Paragraph 175, by Diane Hanks –  In the storm of persecution that is Hitler’s rise to power, two lovers are torn apart and find themselves on opposite sides of the conflict: one a prisoner in a concentration camp, the other his captor.

Queen, by Harry Tarre – Based on the inspiring true story of the world’s first openly transgender high school Prom Queen, Corey Rae.

Scott, by Anna Rose Moore – After her best friend dies, a success-driven lawyer is left with an unwinnable case – a female inmate’s accusations of rape by her prison guards. She soon uncovers a massive systemic scandal of sexual abuse by prison staff and the network used to cover it up.

Three Months, by Jared Frieder – After being exposed to HIV the weekend of his high school graduation in 2011, a queer teenager from Miami must survive the three months it takes to get tested in this coming-of-age dark comedy about shame and resilience.  

Trouble Man, by David Carlson – The incredible true story of unsung hero Bayard Rustin, the gay African American architect of the Civil Rights Movement and right-hand man to Martin Luther King, Jr.
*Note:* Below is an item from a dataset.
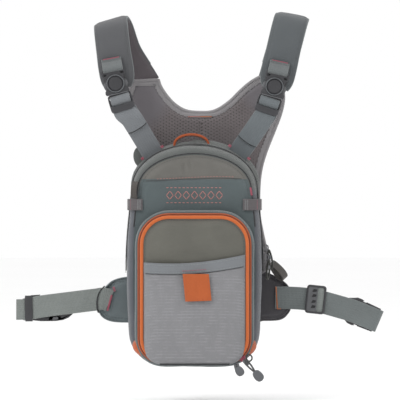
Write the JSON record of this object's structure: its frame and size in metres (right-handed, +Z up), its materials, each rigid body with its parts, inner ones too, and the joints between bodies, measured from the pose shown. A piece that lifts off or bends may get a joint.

What If?, by Alvaro García Lecuona – An unassertive 17-year-old turns his high school on its head when he asks out his crush, a transgender girl.

Your Boy, by Matt Whitaker – Home for the summer on Long Island, a shy black college student comes out to his oldest and closest friend. But after an internship in Manhattan leads him to an exhilarating gay social scene, the 21-year-old is caught between his newly confident lifestyle and the unpopular straight friend who once knew him best.